В тот вечер, на кухне, мы болтали о сущих пустяках. Я рутинно жаловалась на домашних, ни в грош не ставящих мой самоотверженный труд на их же благо, а Лили с увлечением рассказывала мне про инфекции, передающиеся половым путем. Ну совсем запугала своим хламидиозом. Честное слово, я его уже больше СПИДа боюсь.
В этот момент дверь со скрипом отворилась, и через кухню в лоджию проследовала моя пятнадцатилетняя дочь Нэлка, босая и в одной футболке, слегка прикрывающей то место, из которого растут ее длинные модельные ноги. Кстати, еще совсем недавно, по моим наблюдениям, она из них только и состояла, пока буквально в одночасье и невесть откуда бурно, как вулканический прыщ, не выскочило все остальное. Включая то самое вышеупомянутое место.
— Привет, теть Лиль, — буркнула Нэлка на ходу и, перегнувшись через перила, вперила томный взор в туманную даль.
— Привет-привет, — проводила ее взглядом Лили и обрушила на меня свежую порцию профессионального цинизма: — Надеюсь, ты с ней об этом уже говорила?
— О чем об этом? — заалела я маковым цветом, хотя и прикинулась непонимающей.
— Ну, о том самом, — Лили откинулась на спинку стула. — Хотя бы как предохраняться… А чего ты такие глаза делаешь! К нам, чтоб ты знала, на днях двенадцатилетнюю привезли. На двадцать третьей неделе!
— Да тише ты, тише! — зашикала я на Лили, а Нэлка фыркнула с лоджии, не поворачивая головы:
— Я уже не маленькая и без вас знаю, откуда дети берутся.

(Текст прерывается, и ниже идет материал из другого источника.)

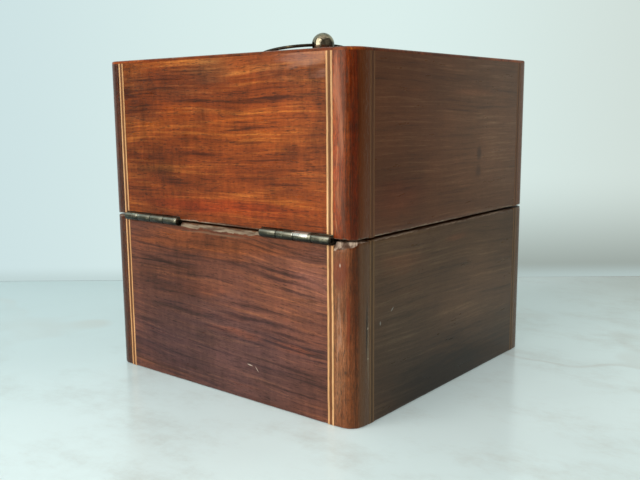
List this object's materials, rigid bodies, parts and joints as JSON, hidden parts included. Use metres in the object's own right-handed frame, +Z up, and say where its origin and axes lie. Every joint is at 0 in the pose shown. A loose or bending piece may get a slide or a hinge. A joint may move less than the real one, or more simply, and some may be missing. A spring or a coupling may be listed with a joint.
{
  "type": "puzzle box",
  "caption": "Hinged wooden cube box with rounded corner strips, string inlays, a lid that swings back, a ring pull in a ball post and a hidden turn catch.",
  "frame": {"origin": "centre of the flat underside", "axes": "+Z up, front towards -Y, hinges at the back towards +Y, +X to the right seen from the front"},
  "size_m": [0.1016, 0.1034, 0.111],
  "materials": {
    "carcass": "satin",
    "base_veneer": "french polish",
    "lid_veneer": "french polish",
    "base_corner_wood": "french polish",
    "lid_corner_wood": "french polish",
    "lining_wood": "satin",
    "boxwood": "french polish",
    "ebony": "french polish",
    "hinge_steel": "tarnished",
    "screw_brass": "satin",
    "dark_bronze": "aged dark bronze",
    "nut_brass": "satin",
    "catch_brass": "satin"
  },
  "bodies": {
    "base": {"base_front": "carcass", "base_back": "carcass", "base_left": "carcass", "base_right": "carcass", "base_bottom": "carcass", "base_front_veneer": "base_veneer", "base_back_veneer": "base_veneer", "base_left_veneer": "base_veneer", "base_right_veneer": "base_veneer", "base_front_left_corner": "base_corner_wood", "base_front_right_corner": "base_corner_wood", "base_back_left_corner": "base_corner_wood", "base_back_right_corner": "base_corner_wood", "base_light_strings": "boxwood", "base_dark_strings": "ebony", "front_lining": "lining_wood", "back_lining": "lining_wood", "left_lining": "lining_wood", "right_lining": "lining_wood", "left_hinge_base_leaf": "hinge_steel", "left_hinge_pin": "hinge_steel", "right_hinge_base_leaf": "hinge_steel", "right_hinge_pin": "hinge_steel", "base_hinge_screws": "screw_brass", "catch_bush": "catch_brass", "strike_plate": "catch_brass", "strike_screws": "screw_brass"},
    "lid": {"lid_front": "carcass", "lid_back": "carcass", "lid_left": "carcass", "lid_right": "carcass", "lid_top": "carcass", "lid_top_veneer": "lid_veneer", "lid_front_veneer": "lid_veneer", "lid_back_veneer": "lid_veneer", "lid_left_veneer": "lid_veneer", "lid_right_veneer": "lid_veneer", "lid_front_left_corner": "lid_corner_wood", "lid_front_right_corner": "lid_corner_wood", "lid_back_left_corner": "lid_corner_wood", "lid_back_right_corner": "lid_corner_wood", "lid_light_strings": "boxwood", "lid_dark_strings": "ebony", "left_hinge_lid_leaf": "hinge_steel", "right_hinge_lid_leaf": "hinge_steel", "lid_hinge_screws": "screw_brass", "ball_post": "dark_bronze", "post_washer": "nut_brass", "post_nut": "nut_brass", "keeper_plate": "catch_brass", "keeper_screws": "screw_brass"},
    "ring": {"pull_ring": "dark_bronze"},
    "catch": {"catch_rod": "catch_brass", "catch_tee": "catch_brass"}
  },
  "joints": [
    {"name": "lid_hinge", "type": "hinge", "parent": "base", "child": "lid", "pos_m": [0, 0.0513, 0.0517], "axis": [-1, 0, 0], "range_deg": [0, 170]},
    {"name": "ring_swing", "type": "hinge", "parent": "lid", "child": "ring", "pos_m": [0, 0, 0.1069], "axis": [-0.4226, -0.9063, 0], "range_deg": [0, 163.8]},
    {"name": "catch_turn", "type": "hinge", "parent": "base", "child": "catch", "pos_m": [0, -0.04535, 0.001], "axis": [0, 0, 1], "range_deg": [0, 90]}
  ]
}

— Ну вот, внуки тебе обеспечены, — заржала Лили, — будет чем заняться на старости лет.
Хотите верьте, хотите нет, но в то мгновение мной овладел страх. Нет, не от того, что Нэлка вдруг станет матерью, а от того, что я СТАНУ БАБКОЙ! А ведь это когда-нибудь да случится. Хорошо, если поздно, а если рано? Но я не готова, видит бог, не готова!
Да сами посудите: у меня же все, буквально все впереди! Хотя бы по той простой причине, что ничего, ну ничегошеньки еще и не было! Если не считать детства-отрочества-юности, скоропалительного замужества, Нэлкиного рождения, пеленок и кастрюль! И все, уже пора с ярмарки? Когда я до нее и доехать-то еще не успела? И праздничных огней-фейерверков толком не разглядела? А мне, значит, вежливо предлагают поворачивать оглобли? Ну нет, режьте меня, стреляйте, жгите каленым железом, а я не согласна! Не согласная я, и все тут!

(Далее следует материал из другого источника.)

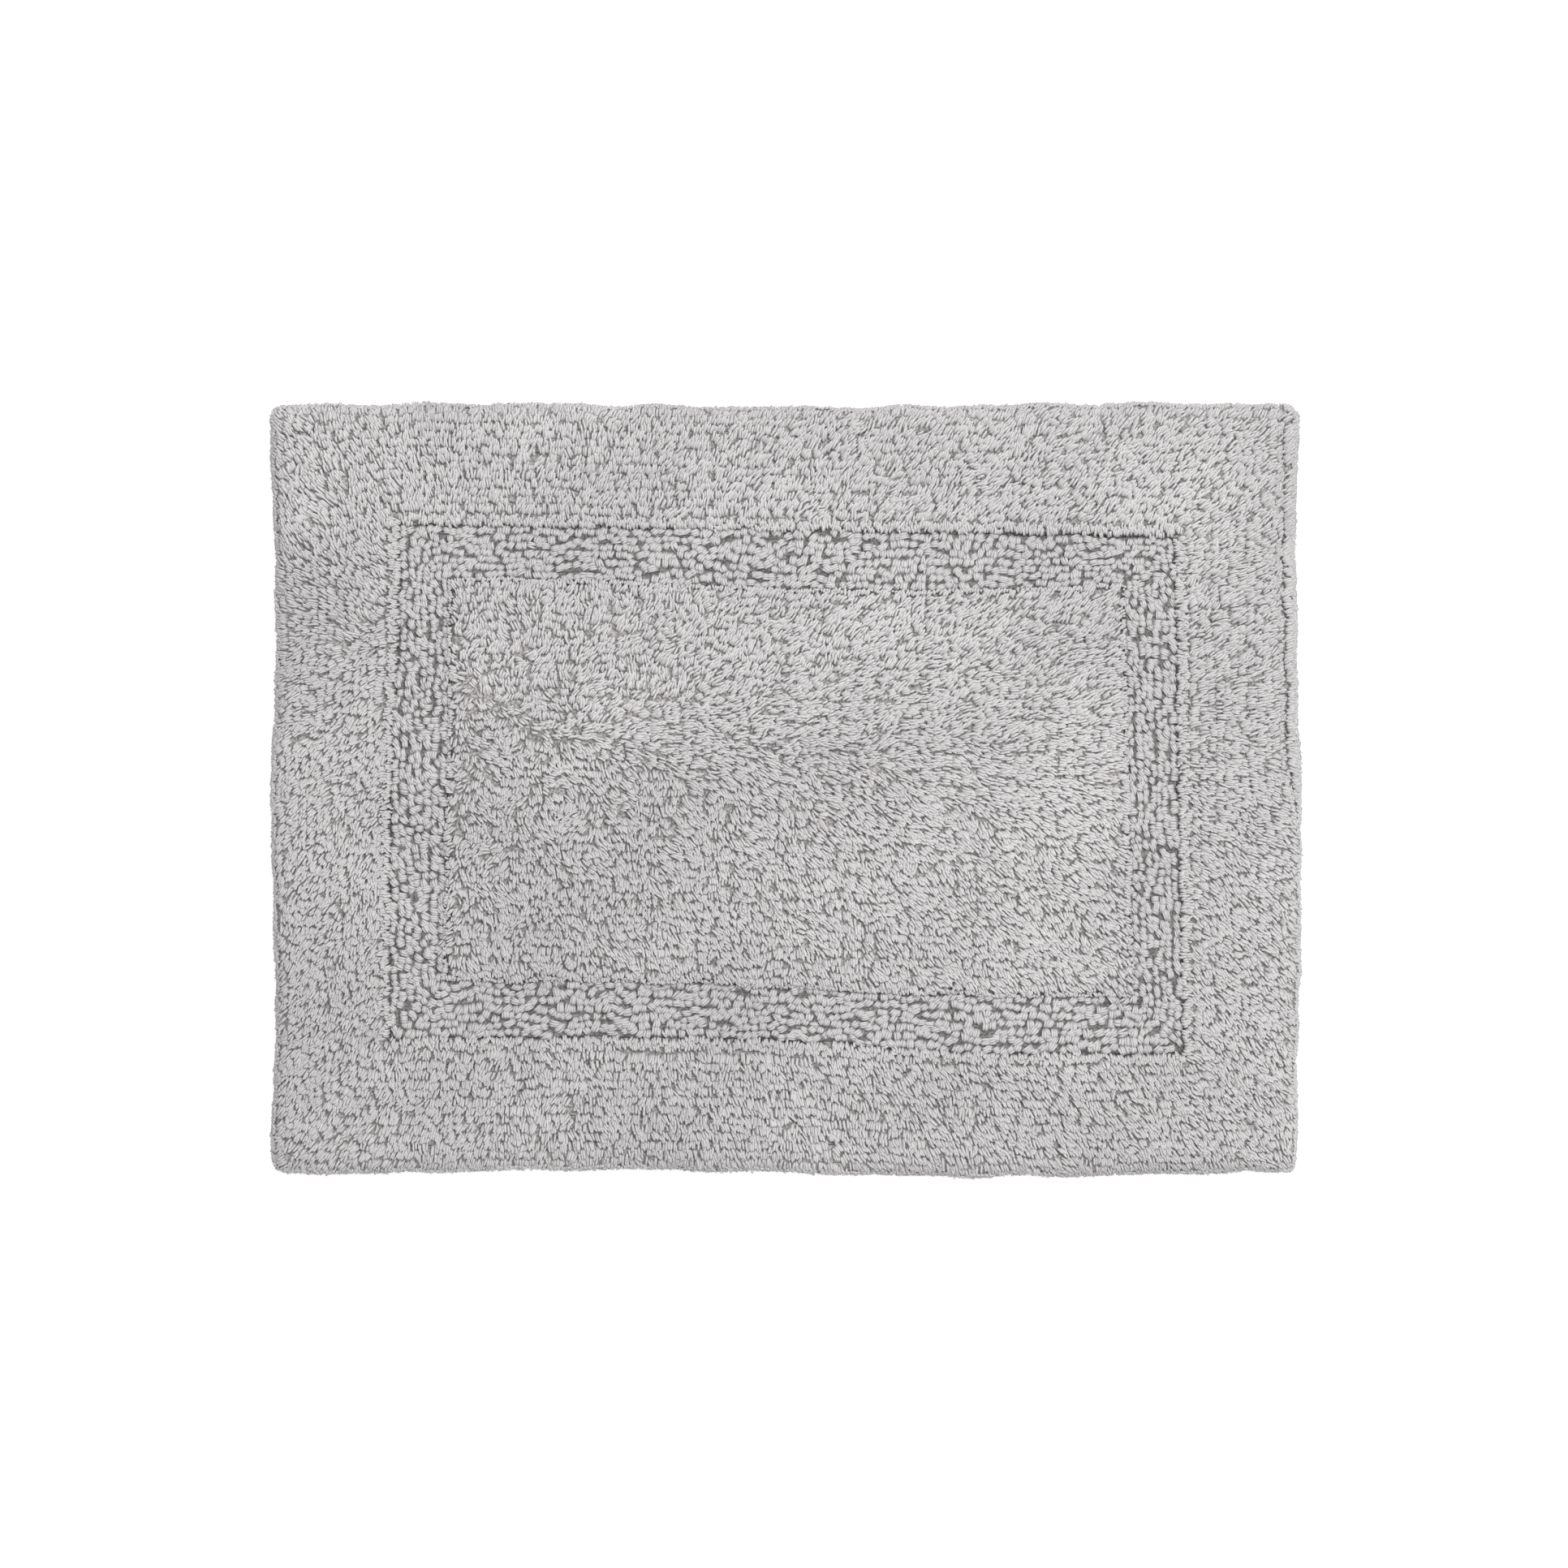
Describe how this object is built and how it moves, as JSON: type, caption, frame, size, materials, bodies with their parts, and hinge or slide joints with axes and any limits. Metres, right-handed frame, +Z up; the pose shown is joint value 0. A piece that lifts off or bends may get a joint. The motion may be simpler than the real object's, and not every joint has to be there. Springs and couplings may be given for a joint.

Именно с того-то памятного чаепития на кухне я и возненавидела все, что прежде составляло смысл моей жизни. Причем люто возненавидела. Ну, за исключением Нэлки разве что. Впала в депрессию и запустила хозяйство.
То, что со мной творится неладное, Нэлка и Маоист заметили, когда грязная посуда перестала помещаться в раковине, а белье — в стиральной машине.
— Ты что, заболела? — поинтересовался Маоист, недовольно обнюхивая носки, которые ему, бедному, пришлось носить аж целых три дня кряду.
— Не-а, — безразлично отозвалась я с дивана.
— Тогда в чем дело? — зашуршал он галстуками в шкафу.